Best and weaker fits for a wicking bed
| Crop Group | Fit | Why | Watch For |
|---|---|---|---|
| Tomatoes and peppers | Strong | Benefit from steadier moisture during fruit set | Need regular feeding and support |
| Lettuces and leafy greens | Strong | Shallow roots appreciate moisture consistency | Surface may stay too humid under heavy mulch |
| Cucumbers and basil | Strong | High water demand matches reservoir buffering | Can outgrow small reservoirs quickly |
| Root crops | Moderate | Can work if profile is deep and loose | Misshapen roots in dense media |
| Rosemary, lavender, thyme | Weak to moderate | Prefer drier cycles than many wicking beds provide | Root stress in persistently moist mixes |
If your main crop plan changes throughout the year, use the seasonal timing cues from our seed starting calendar by zone so reservoir demand aligns with the actual crop load you place in the bed. A spring lettuce system and a midsummer tomato system do not consume water the same way, even in the same box.

What Mistakes Cause Most Wicking Bed Failures?
The first failure pattern is treating the system like a sealed water tank with no oxygen budget. When overflow height is too high, roots and microbial life lose the air space they need, and the bed starts acting like a swampy container. The second failure is using heavy garden soil because it is cheap or already on site. That can reduce capillary rise, create dense zones, and make root crops twist or stall.
The third common mistake is overfertilizing in a system that is rarely flushed from above. Research on sub-irrigated container systems has shown that they can improve water use efficiency, but they also require attention to nutrient placement and salt management because the moisture gradient differs from top-watered beds.

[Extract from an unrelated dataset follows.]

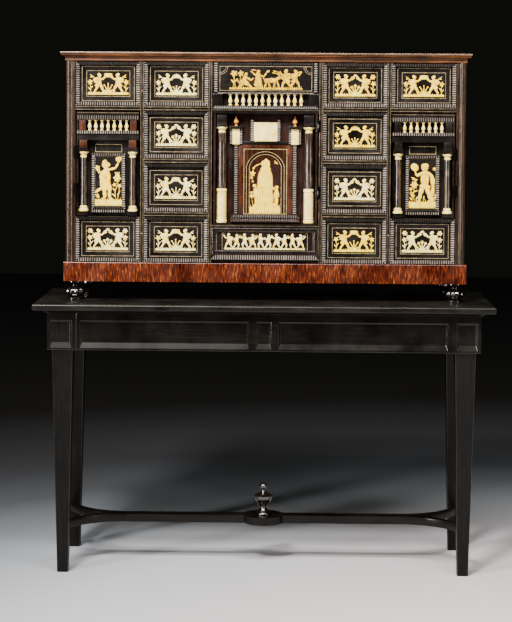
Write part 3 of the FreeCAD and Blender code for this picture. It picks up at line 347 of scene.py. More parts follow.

In practice, that means lighter, more frequent fertility and an occasional top-water flush if crusting or tip burn suggests salts are concentrating near the upper profile.
Maintenance stays simple when the original build is sound. Check the overflow after heavy rain, confirm the fill tube is unobstructed, keep mulch off the stem crown of young plants, and note how quickly the reservoir empties during heat events. Sudden changes in refill frequency usually point to either a leak or a much larger canopy load than the bed was carrying earlier in the season.
First-season maintenance checklist
- Inspect the overflow outlet after major storms and after the first few refills.
- Top-water once in a while if the surface starts crusting or fertilizers accumulate near the top layer.
- Refresh mulch lightly instead of burying the entire surface under a thick, matting layer.
- Track refill interval in hot weather so you notice leaks or crop-demand changes early.
- Pull aggressive roots from the fill pipe area before they block access.
FAQ: How to Build a Wicking Bed
What is a wicking bed and how does it work?
A wicking bed is a self-watering raised bed with a lined water reservoir below the growing mix. Moisture moves upward by capillary action, so roots can draw water from below instead of depending on frequent surface irrigation. The system works best when the soil blend wicks well and an overflow pipe prevents the root zone from staying saturated.
How deep should a wicking bed reservoir be?
Most home builds perform well with a reservoir depth around 4 to 8 inches, paired with an overflow that protects an air gap above the stored water. Shallower reservoirs refill more often, while deeper ones demand more careful overflow placement to avoid keeping the root zone saturated. For mixed vegetable beds, a moderate middle-ground depth is usually the most forgiving.
What soil mix works best in a wicking bed?
A wicking bed soil mix works best when it combines compost with coarse, soilless components that wick moisture upward while preserving air space. Dense mineral-heavy blends can stall capillary rise, while ultra-light mixes dry too fast near the surface. Build for even moisture movement, not maximum water retention alone.
How often do you refill a wicking bed?
Most gardeners check refill needs every few days in peak summer, but the actual schedule depends on crop demand, canopy size, wind, and reservoir volume. The better metric is observing moisture stability and overflow behavior instead of following a fixed calendar. Hot-weather tomatoes will empty a reservoir much faster than spring greens.
Can you use a wicking bed for tomatoes?
Yes, tomatoes usually perform well in a wicking bed when the soil profile drains cleanly, stakes or trellises are installed early, and nutrition is managed through the season. Fruiting crops still need feeding discipline because stable water does not replace nutrient supply. Keep the lower profile oxygenated and the upper surface mulched, not soggy.